---------- DATASET EXTRACT

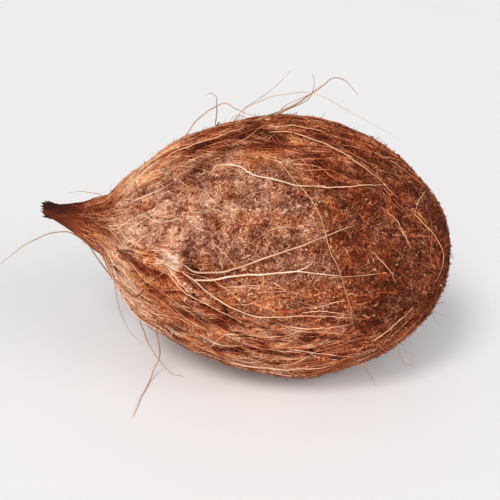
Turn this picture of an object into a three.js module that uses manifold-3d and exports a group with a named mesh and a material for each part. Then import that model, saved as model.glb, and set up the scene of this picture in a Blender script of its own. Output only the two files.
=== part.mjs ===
// A husked coconut lying on its side: the nut in its coat of fibre, with the tuft of husk left
// over its eyes drawn out to a point. It is one solid, because it grew as one piece.
//
// Millimetres, +Z up. The long axis lies in the XZ plane, tuft towards -X and raised a little.
// The origin is on the surface it rests on, under the middle of its bounding box.
import * as THREE from "three";
import { mergeVertices } from "three/addons/utils/BufferGeometryUtils.js";
import Module from "manifold-3d";

// Driving dimensions of the nut, measured along and across its own long axis.
const NUT_RADIUS = 53; // at the girth
const GIRTH_TO_BLUNT_END = 68.8;
const GIRTH_TO_SHOULDER = 72.4; // where the nut's own curve would close under the tuft
const SHOULDER_FULLNESS = 1.72; // 2 would be an ellipse; less is more pointed
const GIRTH_TO_TIP = 101.3;

// The tuft is a cone with a waisted flank, wide where it fans out over the nut.
const TUFT_TIP_RADIUS = 1.7;
const TUFT_BASE_RADIUS = 21;
const TUFT_BASE_FROM_GIRTH = 58;
const TUFT_FADE_LENGTH = 34; // how far the fan of fibre runs on under the nut's own curve
const TUFT_WAIST = 1.4; // 1 would be a straight cone
const TUFT_LIFT = 4; // the tip bends up by this much
const TUFT_BEND_FROM_GIRTH = 76.5;

// Irregularities: three faint ribs where the nut's carpels meet, broad low swellings, and a
// shoulder that is fuller underneath.
const RIB_SHARE = 0.011;
const RIB_TURN = THREE.MathUtils.degToRad(38);
const SWELLING = 0.3;
const SHOULDER_SLUMP = 1.2; // the upper shoulder lies this much lower, and the under one fuller
const SLUMP_FROM_GIRTH = 49.6;
const SLUMP_SPREAD = 15;
const SHOULDER_SCOOP = 4; // the upper flank is drawn in by this much where the tuft fans out
const SCOOP_FROM_GIRTH = 59;
const SCOOP_SPREAD = 9.4;
const SCOOP_TURN = THREE.MathUtils.degToRad(-25); // it is deepest a little towards +Y

// How it lies: the heavy blunt end down, on a small flat spot pressed into the fibre.
const AXIS_TILT = THREE.MathUtils.degToRad(5);
const FLAT_SPOT_DEPTH = 1.9;

const STATIONS = 46; // rings along the axis
const SIDES = 60; // points round each ring
const FLOOR_BLOCK = 400;

const SAME_POINT = 1e-6; // corners closer than this are one

// Radius of the nut alone at a distance along the axis from its girth, blunt end positive.
function nutRadius(along) {
  if (along >= 0) {
    const share = Math.min(1, along / GIRTH_TO_BLUNT_END);
    return NUT_RADIUS * Math.sqrt(1 - share * share);
  }
  const share = Math.min(1, -along / GIRTH_TO_SHOULDER);
  return NUT_RADIUS * Math.sqrt(1 - share ** SHOULDER_FULLNESS);
}

// Radius of the tuft alone: it grows from the tip to its base, then fades away under the nut.
function tuftRadius(along) {
  const fromTip = GIRTH_TO_TIP + along;
  const toBase = GIRTH_TO_TIP - TUFT_BASE_FROM_GIRTH;
  if (fromTip <= toBase) {
    const share = Math.max(0, fromTip / toBase);
    return TUFT_TIP_RADIUS + (TUFT_BASE_RADIUS - TUFT_TIP_RADIUS) * share ** TUFT_WAIST;
  }
  const fade = Math.min(1, (fromTip - toBase) / TUFT_FADE_LENGTH);
  return TUFT_BASE_RADIUS * (1 - fade * fade * (3 - 2 * fade));
}

// The two run into each other in a soft fillet.
function outlineRadius(along) {
  return Math.cbrt(nutRadius(along) ** 3 + tuftRadius(along) ** 3);
}

// Height of the centre line above the straight axis.
function centreLift(along) {
  const share = (-along - TUFT_BEND_FROM_GIRTH) / (GIRTH_TO_TIP - TUFT_BEND_FROM_GIRTH);
  return share > 0 ? TUFT_LIFT * share ** 1.5 : 0;
}

// How much the surface stands proud of the plain outline at an angle round the axis.
function relief(along, angle) {
  const radius = outlineRadius(along);
  const rib = RIB_SHARE * radius * Math.cos(3 * (angle - RIB_TURN));
  const swell =
    Math.sin(along * 0.083 + 2 * angle) +
    0.7 * Math.sin(along * 0.141 - 3 * angle + 1.1) +
    0.5 * Math.sin(along * 0.057 + 5 * angle + 2.6);
  const fromSlump = (along + SLUMP_FROM_GIRTH) / SLUMP_SPREAD;
  const slump = SHOULDER_SLUMP * Math.cos(angle) * Math.exp(-fromSlump * fromSlump);
  const fromScoop = (along + SCOOP_FROM_GIRTH) / SCOOP_SPREAD;
  const facing = ((1 + Math.cos(angle - SCOOP_TURN)) / 2) ** 1.5;
  const scoop = SHOULDER_SCOOP * facing * Math.exp(-fromScoop * fromScoop);
  return rib - slump - scoop + SWELLING * swell * Math.min(1, radius / NUT_RADIUS);
}

// A point of the skin, with the axis still level. Angle 0 points up and 90 degrees along -Y.
function skinPoint(along, angle) {
  const radius = outlineRadius(along) + relief(along, angle);
  return new THREE.Vector3(
    along,
    -radius * Math.sin(angle),
    centreLift(along) + radius * Math.cos(angle),
  );
}

// Stations crowd towards the blunt end, where the outline turns sharply, and the tuft's tip.
function stationAt(index) {
  const share = index / (STATIONS - 1);
  const eased = share - 0.62 * Math.sin(2 * Math.PI * share) / (2 * Math.PI);
  return -GIRTH_TO_TIP + (GIRTH_TO_TIP + GIRTH_TO_BLUNT_END) * eased;
}

function coconutSkin() {
  const points = [skinPoint(-GIRTH_TO_TIP, 0).setY(0).setZ(centreLift(-GIRTH_TO_TIP))];
  for (let ring = 0; ring < STATIONS - 1; ring++) {
    for (let side = 0; side < SIDES; side++) {
      points.push(skinPoint(stationAt(ring), (2 * Math.PI * side) / SIDES));
    }
  }
  points.push(new THREE.Vector3(GIRTH_TO_BLUNT_END, 0, 0));

  const faces = [];
  const at = (ring, side) => 1 + ring * SIDES + (side % SIDES);
  const lastRing = STATIONS - 2;
  for (let side = 0; side < SIDES; side++) {
    faces.push(0, at(0, side + 1), at(0, side));
    for (let ring = 0; ring < lastRing; ring++) {
      faces.push(at(ring, side), at(ring + 1, side + 1), at(ring + 1, side));
      faces.push(at(ring, side), at(ring, side + 1), at(ring + 1, side + 1));
    }
    faces.push(at(lastRing, side), at(lastRing, side + 1), points.length - 1);
  }
  return new THREE.BufferGeometry().setFromPoints(points).setIndex(faces);
}

const wasm = await Module();
wasm.setup();

function toSolid(geometry) {
  const plain = geometry.clone();
  plain.deleteAttribute("normal");
  plain.deleteAttribute("uv");
  const merged = mergeVertices(plain, SAME_POINT);
  return new wasm.Manifold(
    new wasm.Mesh({
      numProp: 3,
      vertProperties: merged.attributes.position.array,
      triVerts: new Uint32Array(merged.index.array),
    }),
  );
}

function toGeometry(solid) {
  const mesh = solid.getMesh();
  const geometry = new THREE.BufferGeometry();
  geometry.setAttribute("position", new THREE.BufferAttribute(mesh.vertProperties, 3));
  geometry.setIndex(new THREE.BufferAttribute(mesh.triVerts, 1));
  geometry.computeVertexNormals();
  return geometry;
}

// Tilts the skin, presses the flat spot into its underside and moves the origin under its middle.
function layDown(geometry) {
  geometry.rotateY(AXIS_TILT);
  geometry.computeBoundingBox();
  const floorHeight = geometry.boundingBox.min.z + FLAT_SPOT_DEPTH;
  const floor = new THREE.BoxGeometry(FLOOR_BLOCK, FLOOR_BLOCK, FLOOR_BLOCK);
  floor.translate(0, 0, floorHeight - FLOOR_BLOCK / 2);
  const pressed = toGeometry(toSolid(geometry).subtract(toSolid(floor)));
  pressed.computeBoundingBox();
  const { min, max } = pressed.boundingBox;
  return pressed.translate(-(min.x + max.x) / 2, -(min.y + max.y) / 2, -min.z);
}

const husk = new THREE.MeshStandardMaterial({ color: 0x8a5232, roughness: 0.95, metalness: 0 });

const coconut = new THREE.Mesh(layDown(coconutSkin()), husk);
coconut.name = "coconut";

const part = new THREE.Group();
part.add(coconut);

export default part;
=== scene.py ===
import math

import bpy
import numpy as np
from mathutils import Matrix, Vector
from mathutils.bvhtree import BVHTree


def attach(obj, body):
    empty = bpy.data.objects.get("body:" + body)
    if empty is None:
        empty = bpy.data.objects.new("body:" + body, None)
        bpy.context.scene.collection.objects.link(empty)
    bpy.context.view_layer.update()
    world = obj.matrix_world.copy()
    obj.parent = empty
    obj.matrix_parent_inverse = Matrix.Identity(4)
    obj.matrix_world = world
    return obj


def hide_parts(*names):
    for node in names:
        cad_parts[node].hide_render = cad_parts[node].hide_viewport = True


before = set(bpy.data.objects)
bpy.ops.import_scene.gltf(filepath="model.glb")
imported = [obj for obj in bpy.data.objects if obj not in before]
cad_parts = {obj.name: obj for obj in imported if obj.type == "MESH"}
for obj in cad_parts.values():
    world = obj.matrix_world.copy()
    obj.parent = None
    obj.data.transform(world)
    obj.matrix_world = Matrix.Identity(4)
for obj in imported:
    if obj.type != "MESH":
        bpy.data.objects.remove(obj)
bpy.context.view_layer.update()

# A husked coconut: matted brown felt, long combed fibres drawn together into a tuft, a torn edge of
# bared pith and loose hairs. Lengths are millimetres until make_mesh() turns them into metres.
#
# A place on the nut is (along, angle). Along is the distance from the girth on the long axis, blunt
# end positive. Angle turns round the axis in degrees: 0 is up and 90 is the side that faces -Y.

METRE = 0.001  # one millimetre
CAD_NODE = "coconut"
BODY = "root"
COLOUR_MAP = "OFBake"  # the UV map that the fibres' colours are laid out on

# Greyness runs from rust at 0 through brown to grey at 1, and on to straw.
BROWN_AT = 0.3
STRAW_AT = 2.0

# The nut's own dimensions, as in the CAD.
AXIS_TILT = math.radians(5)
GIRTH_RADIUS = 53
GIRTH_TO_BLUNT_END = 68.8
GIRTH_TO_TIP = 101.3
TUFT_BEND_FROM_GIRTH = 76.5
TUFT_LIFT = 4

# The husk's mesh: rings over the skin and points round each ring.
RINGS = 264
SIDES = 376
SINK = 0.7  # the felt lies this far under the CAD skin, and the fibres fill up to it
CRUMB = 1e-9  # stands in for zero where something is divided by a length

# The relief of the felt's flaws, in millimetres, and the place where the tuft is broken off.
GROOVE_DEPTH = 1.5
LIP_HEIGHT = 1.1
HOLLOW_DEPTH = 1.7
BROKEN_FROM = -96
BROKEN_SHARE = 0.6  # of what lies past that place is missing

# The coat gives way to the bare tuft between these places along the axis.
COAT_END = -77
BARE_FROM = -81

AXIS = np.array([math.cos(AXIS_TILT), 0, -math.sin(AXIS_TILT)])
UP = np.array([math.sin(AXIS_TILT), 0, math.cos(AXIS_TILT)])
ACROSS = np.array([0.0, 1.0, 0.0])


def cad_points():
    """The CAD node's vertices, in millimetres."""
    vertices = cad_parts[CAD_NODE].data.vertices
    flat = np.empty(len(vertices) * 3)
    vertices.foreach_get("co", flat)
    return flat.reshape(-1, 3) / METRE


CAD_POINTS = cad_points()
BLUNT_END = CAD_POINTS[CAD_POINTS[:, 0].argmax()]
GIRTH_CENTRE = BLUNT_END - GIRTH_TO_BLUNT_END * AXIS


def unit(vectors):
    return vectors / np.maximum(np.linalg.norm(vectors, axis=-1, keepdims=True), CRUMB)


def smoothstep(low, high, value):
    share = np.clip((value - low) / (high - low), 0, 1)
    return share * share * (3 - 2 * share)


def noise(points, seed):
    """Smooth noise of about -1 to 1, with one lattice cell to the unit."""
    cell = np.floor(points).astype(np.int64)
    part = points - cell
    fade = part**3 * (part * (part * 6 - 15) + 10)
    total = np.zeros(points.shape[:-1])
    for corner in np.ndindex(2, 2, 2):
        lattice = (cell + corner) * (73856093, 19349663, 83492791)
        code = (lattice[..., 0] ^ lattice[..., 1] ^ lattice[..., 2]) + seed * 7919
        code = ((code & 0xFFFFFFFF) * 1274126177) & 0xFFFFFFFF
        code = ((code ^ (code >> 15)) * 2246822519) & 0xFFFFFFFF
        code = code ^ (code >> 13)
        slopes = np.stack([code & 1023, (code >> 10) & 1023, (code >> 20) & 1023], -1) / 511.5 - 1
        weights = np.where(corner, fade, 1 - fade).prod(-1)
        total += weights * (slopes * (part - corner)).sum(-1)
    return total * 1.4


# ---------------------------------------------------------------- the skin as a map


def spine(along):
    """Points of the centre line, which bends up inside the tuft."""
    share = (-along - TUFT_BEND_FROM_GIRTH) / (GIRTH_TO_TIP - TUFT_BEND_FROM_GIRTH)
    lift = TUFT_LIFT * np.clip(share, 0, None) ** 1.5
    return GIRTH_CENTRE + along[..., None] * AXIS + lift[..., None] * UP


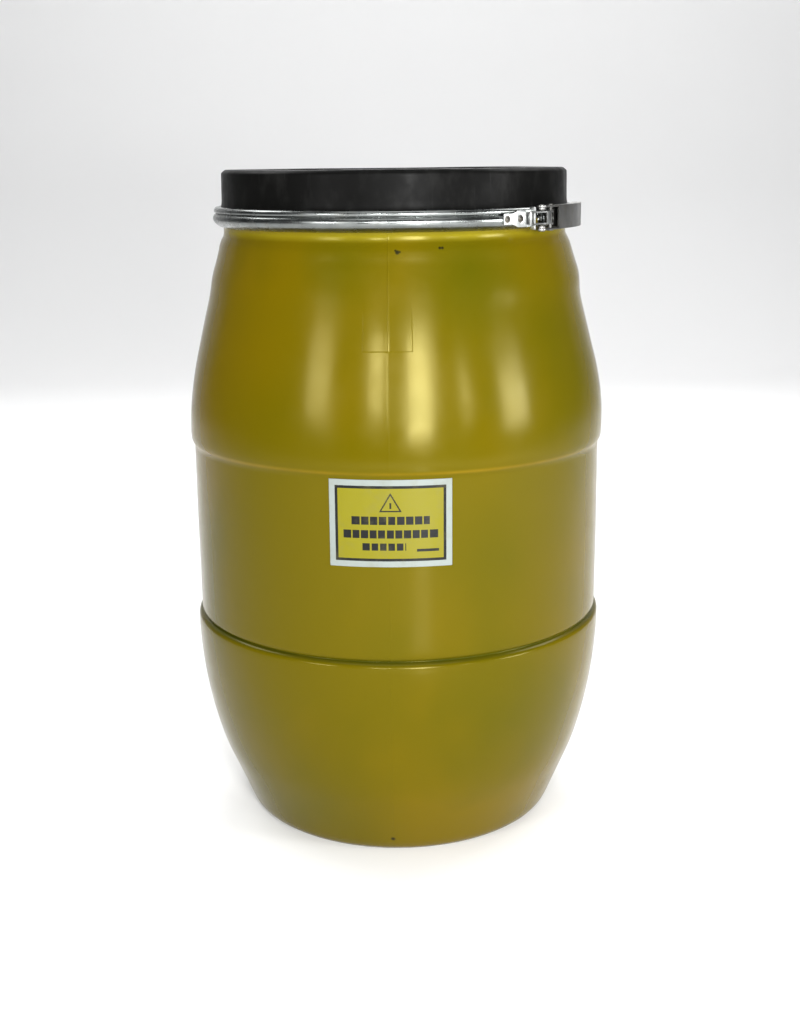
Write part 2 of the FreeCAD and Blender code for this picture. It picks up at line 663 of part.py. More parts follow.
def lever_bracket(doc, s):
    """Riveted base on the strip's fixed end with two arms that carry the lever's pivot."""
    middle = s.base_start
    body = new_body(doc, "lever_bracket", middle, s.ring_height)
    pivot = polar(s.pivot_radius, s.pivot_bearing - middle)

    def base(sketch):
        plate_sector(sketch, s, 0.0, s.base_end - middle)

    def arm(sketch):
        outline(sketch, [
            (*polar(s.arm_inner, s.arm_start - middle), s.arm_inner),
            polar(s.arm_inner, s.base_rivet_1 - middle),
            polar(s.ring_nose + s.seat_gap + s.plate, s.base_rivet_1 - middle),
            (*polar(s.ring_nose + s.seat_gap + s.plate, s.base_start - middle),
             -s.arm_outer),
            polar(s.arm_outer, s.arm_bearing - middle),
            (pivot[0] + s.arm_boss, pivot[1]),
            (pivot[0] - s.arm_boss, pivot[1]),
        ])

    slab(body, "Base", -s.arm_half, s.arm_half, base)
    for side, name in ((1.0, "UpperArm"), (-1.0, "LowerArm")):
        low = s.arm_half - s.plate if side > 0 else -s.arm_half
        slab(body, name, low, low + s.plate, arm)
        slab(body, name + "Boss", low, low + s.plate,
             lambda sketch: disc(sketch, pivot, s.arm_boss))
    pierce(body, "PivotHole", pivot, s.pivot_pin + s.fit, -s.arm_half, s.arm_half)
    for index, bearing in enumerate((s.base_rivet_1, s.base_rivet_2)):
        radial_hole(body, "Hole%d" % index, bearing - middle, s.rivet_shank + s.fit)
    return body


def lever(doc, s):
    """Pressed channel: two forked flanges round the pivot, then a web along the ring."""
    tip = s.tip_bearing
    body = new_body(doc, "lever", tip, s.ring_height)
    pivot = polar(s.pivot_radius, s.pivot_bearing - tip)
    pin = polar(s.link_radius, s.link_bearing - tip)

    def web(sketch):
        outline(sketch, [
            polar(s.lever_rise, s.web_start - tip),
            (*polar(s.lever_outer, s.web_settle - tip), s.lever_outer),
            polar(s.lever_outer, 0.0),
            (*polar(s.lever_outer - s.lever_sheet, 0.0), -(s.lever_outer - s.lever_sheet)),
            polar(s.lever_outer - s.lever_sheet, s.web_settle - tip),
            polar(s.lever_rise - s.lever_sheet, s.web_start - tip),
        ])

    def flange(sketch):
        outline(sketch, [
            (pivot[0] + s.lever_boss, pivot[1]),
            polar(s.lever_rise, s.web_start - tip),
            (*polar(s.lever_outer, s.web_settle - tip), s.lever_outer),
            polar(s.lever_outer, 0.0),
            (*polar(s.lever_inner, -s.tip_trim), -s.lever_inner),
            polar(s.lever_inner, s.arm_bearing - tip),
            (pivot[0] - s.lever_boss, pivot[1]),
        ])

    def end_plate(sketch):
        sector(sketch, s.ring_nose + s.seat_gap * 2.0, s.lever_outer, -s.ear_sheet, 0.0)

    slab(body, "Web", -s.lever_half, s.lever_half, web)
    for side, name in ((1.0, "Upper"), (-1.0, "Lower")):
        low = s.lever_half - s.lever_sheet if side > 0 else -s.lever_half
        slab(body, name + "Flange", low, low + s.lever_sheet, flange)
        slab(body, name + "Boss", low, low + s.lever_sheet,
             lambda sketch: disc(sketch, pivot, s.lever_boss))
    slab(body, "EndPlate", -s.lever_half, s.lever_half, end_plate)
    pierce(body, "PivotHole", pivot, s.pivot_pin + s.fit, -s.lever_half, s.lever_half)
    pierce(body, "PinHole", pin, s.pivot_pin + s.fit, -s.lever_half, s.lever_half)
    hole = new_sketch(body, "XZ_Plane", "SealHoleSketch", -s.cut_over)
    disc(hole, (s.seal_radius, 0.0), s.seal_hole)
    pocket(body, "SealHole", hole, seal_hole_run(s))
    return body


def seal_lug(doc, s):
    """Riveted lug on the strip whose drilled ear faces the lever's tip."""
    bearing = seal_ear_bearing(s)
    body = new_body(doc, "seal_lug", bearing, s.ring_height)
    slab(body, "Foot", -s.seal_foot_half, s.seal_foot_half,
         lambda sketch: plate_sector(sketch, s, 0.0, s.seal_foot))
    slab(body, "Ear", -s.seal_half, s.seal_half,
         lambda sketch: sector(sketch, s.ring_nose + s.seat_gap, s.lever_outer,
                               0.0, s.ear_sheet))
    hole = new_sketch(body, "XZ_Plane", "SealHoleSketch", s.cut_over)
    disc(hole, (s.seal_radius, 0.0), s.seal_hole)
    pocket(body, "SealHole", hole, seal_hole_run(s), ahead=False)
    radial_hole(body, "RivetHole", s.seal_rivet, s.rivet_shank + s.fit)
    return body


def hook_bearing(s):
    """The hook bar stands behind the ear by its own radius and its play."""
    return s.ear_start - arc_degrees(s.hook_bar + s.hook_play, s.hook_radius)


def link(doc, s):
    """Stirrup: two straps and a bridge from the link's pin to a bar that hooks the ear."""
    middle = s.link_bearing
    body = new_body(doc, "link", middle, s.ring_height)
    pin = polar(s.link_radius, 0.0)
    bar = polar(s.hook_radius, hook_bearing(s) - middle)
    inner = s.link_half - s.plate

    def strap(sketch):
        outline(sketch, [
            (pin[0] + s.link_eye, 0.0),
            (pin[0] - s.link_eye, 0.0),
            (bar[0] - s.hook_bar, bar[1]),
            (bar[0] + s.hook_bar, bar[1]),
        ])

    def bridge(sketch):
        start, end = s.bridge_start - middle, s.bridge_end - middle
        face = s.link_radius + s.link_eye - s.seat_gap
        outline(sketch, [
            polar(face, start),
            polar(face, end),
            polar(face - s.plate, end),
            polar(face - s.plate, start),
        ])

    slab(body, "HookBar", -s.link_half, s.link_half,
         lambda sketch: disc(sketch, bar, s.hook_bar))
    for side, name in ((1.0, "Upper"), (-1.0, "Lower")):
        low = inner if side > 0 else -s.link_half
        slab(body, name + "Strap", low, low + s.plate, strap)
        slab(body, name + "Eye", low, low + s.plate,
             lambda sketch: disc(sketch, pin, s.link_eye))
    slab(body, "Bridge", -s.link_half, s.link_half, bridge)
    pierce(body, "PinHole", pin, s.pivot_pin + s.fit, -s.link_half, s.link_half)
    return body


def link_pin(doc, s):
    """Headed pin through both of the lever's flanges and both of the link's straps."""
    body = new_body(doc, "link_pin", s.link_bearing, s.ring_height)
    centre = polar(s.link_radius, 0.0)
    low = -(s.lever_half + s.pin_dome)
    slab(body, "Shank", low, s.lever_half + s.pin_dome,
         lambda sketch: disc(sketch, centre, s.pivot_pin))
    slab(body, "LowerHead", low, -s.lever_half,
         lambda sketch: disc(sketch, centre, s.pin_head))
    slab(body, "UpperHead", s.lever_half, s.lever_half + s.pin_dome,
         lambda sketch: disc(sketch, centre, s.pin_head))
    return body


def pivot_rivet(doc, s, name, side):
    """Short rivet that joins one of the lever's flanges to the bracket's arm beside it."""
    body = new_body(doc, name, s.pivot_bearing, s.ring_height)
    centre = polar(s.pivot_radius, 0.0)
    inner = s.arm_half - s.plate
    levels = [
        ("Tail", inner - s.rivet_tail, inner, s.pivot_pin + s.rivet_tail),
        ("Shank", inner - s.rivet_tail, s.lever_half + s.pin_dome, s.pivot_pin),
        ("Head", s.lever_half, s.lever_half + s.pin_dome, s.pin_head),
    ]
    for step, low, high, radius in levels:
        if side < 0:
            low, high = -high, -low
        slab(body, step, low, high, lambda sketch, size=radius: disc(sketch, centre, size))
    return body


def check(doc):
    """Stops before anything is written if an object failed or came out empty."""
    for item in doc.Objects:
        if "Invalid" in item.State or "Error" in item.State:
            raise RuntimeError("%s failed: %s" % (item.Label, item.getStatusString()))


def write(parts):
    os.makedirs("parts", exist_ok=True)
    for item in parts:
        if item.Shape.isNull() or not item.Shape.isValid() or len(item.Shape.Solids) != 1:
            raise RuntimeError("%s is not one valid solid" % item.Label)
    for item in parts:
        item.Shape.exportStep("parts/%s.step" % item.Label)
        print("%-28s %10.1f mm3" % (item.Label, item.Shape.Volume))


def build():
    doc = FreeCAD.newDocument("SalvageDrum")
    s = make_sheet(doc)
    parts = [
        drum_body(doc, s),
        label(doc, s),
        lid(doc, s),
        lid_gasket(doc, s),
        clamp_band(doc, s),
        pull_bracket(doc, s),
        lever_bracket(doc, s),
        lever(doc, s),
        seal_lug(doc, s),
        link(doc, s),
        link_pin(doc, s),
        pivot_rivet(doc, s, "lever_pivot_rivet_top", 1),
        pivot_rivet(doc, s, "lever_pivot_rivet_bottom", -1),
        rivet(doc, s, "pull_bracket_rivet_1", s.pull_rivet_1),
        rivet(doc, s, "pull_bracket_rivet_2", s.pull_rivet_2),
        rivet(doc, s, "lever_bracket_rivet_1", s.base_rivet_1),
        rivet(doc, s, "lever_bracket_rivet_2", s.base_rivet_2),
        rivet(doc, s, "seal_lug_rivet", seal_ear_bearing(s) + s.seal_rivet),
    ]
    doc.recompute()
    check(doc)
    write(parts)


build()
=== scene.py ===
"""Open-head salvage drum: moulded plastic shell, printed film, dished black lid with its foam
gasket, and a zinc-coated clamp ring with its lever, hook link and rivets.

Everything is in metres in the frame's own axes: the drum stands on its foot ring with its axis
on +Z. A bearing is an angle round that axis, in degrees, from the front (-Y) towards +X.
"""
import math

import bmesh
import bpy
import numpy as np
from mathutils import Matrix


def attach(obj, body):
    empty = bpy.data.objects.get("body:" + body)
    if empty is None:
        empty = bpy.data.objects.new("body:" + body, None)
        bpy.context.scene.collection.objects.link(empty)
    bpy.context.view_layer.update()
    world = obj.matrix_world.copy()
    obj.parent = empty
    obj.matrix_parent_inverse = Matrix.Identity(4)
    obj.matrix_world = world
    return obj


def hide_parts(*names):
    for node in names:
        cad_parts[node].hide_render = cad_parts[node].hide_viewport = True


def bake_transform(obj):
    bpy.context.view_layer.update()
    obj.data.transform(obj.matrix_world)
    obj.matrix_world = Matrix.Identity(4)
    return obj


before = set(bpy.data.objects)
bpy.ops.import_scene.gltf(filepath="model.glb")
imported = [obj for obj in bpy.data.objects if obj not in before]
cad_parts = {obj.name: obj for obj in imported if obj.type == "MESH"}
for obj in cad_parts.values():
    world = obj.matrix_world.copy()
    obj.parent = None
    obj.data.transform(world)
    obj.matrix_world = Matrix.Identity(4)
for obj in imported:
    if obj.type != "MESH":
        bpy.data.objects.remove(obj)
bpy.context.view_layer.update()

# ---------------------------------------------------------------------------------------------
# Camera: at the height of the lid's top, a step and a half back, looking down at the belly.
# ---------------------------------------------------------------------------------------------
eye_back, eye_height = 1.6924, 0.7877
look_down, lean = 0.241, -0.010
film_width, focal_length, frame_shift = 36.0, 49.88, 0.0028
camera_data = bpy.data.cameras.new("camera")
camera_data.sensor_width = film_width
camera_data.lens = focal_length
camera_data.shift_x = frame_shift
camera = bpy.data.objects.new("camera", camera_data)
bpy.context.scene.collection.objects.link(camera)
camera.matrix_world = (
    Matrix.Translation((0.0, -eye_back, eye_height))
    @ Matrix.Rotation(math.pi / 2 - look_down, 4, "X")
    @ Matrix.Rotation(lean, 4, "Z")
)
bpy.context.scene.camera = camera
bpy.context.scene.view_settings.view_transform = "Standard"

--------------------

*EXERCISE DESCRIPTION*
From the records above, transcribe without alteration every line from the one with "const coconut = new" to the one with "laid out on", inclusive.

*OUTPUT FOR THIS TASK*
const coconut = new THREE.Mesh(layDown(coconutSkin()), husk);
coconut.name = "coconut";

const part = new THREE.Group();
part.add(coconut);

export default part;
=== scene.py ===
import math

import bpy
import numpy as np
from mathutils import Matrix, Vector
from mathutils.bvhtree import BVHTree


def attach(obj, body):
    empty = bpy.data.objects.get("body:" + body)
    if empty is None:
        empty = bpy.data.objects.new("body:" + body, None)
        bpy.context.scene.collection.objects.link(empty)
    bpy.context.view_layer.update()
    world = obj.matrix_world.copy()
    obj.parent = empty
    obj.matrix_parent_inverse = Matrix.Identity(4)
    obj.matrix_world = world
    return obj


def hide_parts(*names):
    for node in names:
        cad_parts[node].hide_render = cad_parts[node].hide_viewport = True


before = set(bpy.data.objects)
bpy.ops.import_scene.gltf(filepath="model.glb")
imported = [obj for obj in bpy.data.objects if obj not in before]
cad_parts = {obj.name: obj for obj in imported if obj.type == "MESH"}
for obj in cad_parts.values():
    world = obj.matrix_world.copy()
    obj.parent = None
    obj.data.transform(world)
    obj.matrix_world = Matrix.Identity(4)
for obj in imported:
    if obj.type != "MESH":
        bpy.data.objects.remove(obj)
bpy.context.view_layer.update()

# A husked coconut: matted brown felt, long combed fibres drawn together into a tuft, a torn edge of
# bared pith and loose hairs. Lengths are millimetres until make_mesh() turns them into metres.
#
# A place on the nut is (along, angle). Along is the distance from the girth on the long axis, blunt
# end positive. Angle turns round the axis in degrees: 0 is up and 90 is the side that faces -Y.

METRE = 0.001  # one millimetre
CAD_NODE = "coconut"
BODY = "root"
COLOUR_MAP = "OFBake"  # the UV map that the fibres' colours are laid out on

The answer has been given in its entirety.